Why Pineville Keeps Producing Ballet Dancers Who Actually Make It

There's a stretch of sidewalk outside Pineville Ballet Academy where the concrete is worn smooth. Not from weather—from years of dancers stretching before class, pointing their toes against the curb while their parents double-park. That little detail tells you everything about this town.

Pineville doesn't look like a ballet hub. It's not Manhattan or San Francisco. But something's in the water here, or maybe in the teaching, because year after year, dancers who cut their teeth at these studios go on to companies, tours, and stages most kids only see on Instagram.

What's Actually Different About Training Here

Most ballet schools anywhere will drill you on technique. That's table stakes. What Pineville's studios figured out—some of them decades ago—is that technique alone produces robots, not artists.

Take Dance Horizons. Their schedule looks unusual on paper. Monday isn't just ballet; there's an hour of improvisation tucked between the barre work and pointe class. Thursday mornings, younger students do partner exercises that look more like trust games than dance drills. The founder, a former Joffrey dancer who retired early due to injury, built the curriculum around one stubborn idea: a dancer who can't think on their feet won't survive a single audition.

Then there's The Ballet Conservatory, which swings the other direction. Their program is intense—six days a week for advanced students, with live piano accompaniment for every class. The facilities rival some college programs: sprung floors, floor-to-ceiling mirrors, a small black-box theater for in-house performances. Parents sometimes whisper that it's "too much," but the alumni wall in the lobby tells a different story.
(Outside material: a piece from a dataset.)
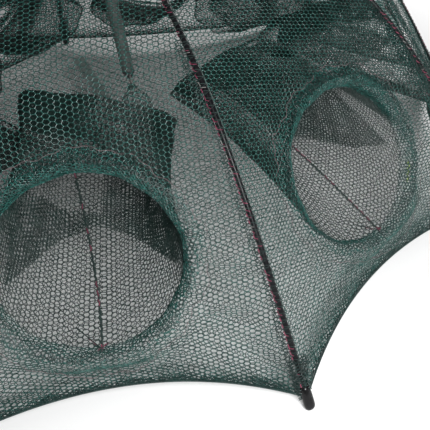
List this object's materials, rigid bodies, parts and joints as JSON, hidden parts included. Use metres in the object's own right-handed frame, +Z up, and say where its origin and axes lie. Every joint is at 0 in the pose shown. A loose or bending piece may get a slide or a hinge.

The School Everyone Talks About

Pineville Ballet Academy sits somewhere between those two philosophies. It's rigorous without being rigid. Classes run long when they need to and end early when the teacher senses fatigue. That flexibility comes from the faculty—most of whom danced professionally and understand that a sixteen-year-old rehearsing for Nutcracker season while juggling AP exams needs grace, not a drill sergeant.

What really sets the Academy apart is their performance calendar. Students don't just do a year-end recital. They perform publicly at least four times annually—community events, local theater collaborations, even a spring showcase at the regional arts center. By the time their students audition for summer intensives, they've already danced for real audiences dozens of times. The nerves are long gone.

The Community Nobody Talks About

Here's the thing about Pineville's ballet scene that doesn't show up on any school's website: the teachers talk to each other. They attend each other's showcases. They refer students who outgrow one program to another that's a better fit. In a lot of towns, dance studios are territorial. Here, there's an unspoken agreement that the goal is raising good dancers, not hoarding tuition checks.

That spirit extends to the parents too. The Pineville Ballet Parents' Collective—yes, that's a real thing—organizes carpool networks, splits costume costs for families who need help, and runs a tiny scholarship fund that's sent four students to summer programs they couldn't otherwise afford.

Getting Started

If you're eyeing Pineville for ballet training, visit all three schools before committing. Watch a class. Talk to current students, not just the front desk. The right fit depends on your kid's temperament as much as their talent. A perfectionist might thrive at the Conservatory. A creative spirit might belong at Dance Horizons. A bit of both? The Academy's probably calling.

One thing's certain: this small town has cracked something that bigger cities with fancier studios still struggle with. They've built a place where young dancers actually want to show up, work hard, and see how far they can go. The worn concrete outside proves it.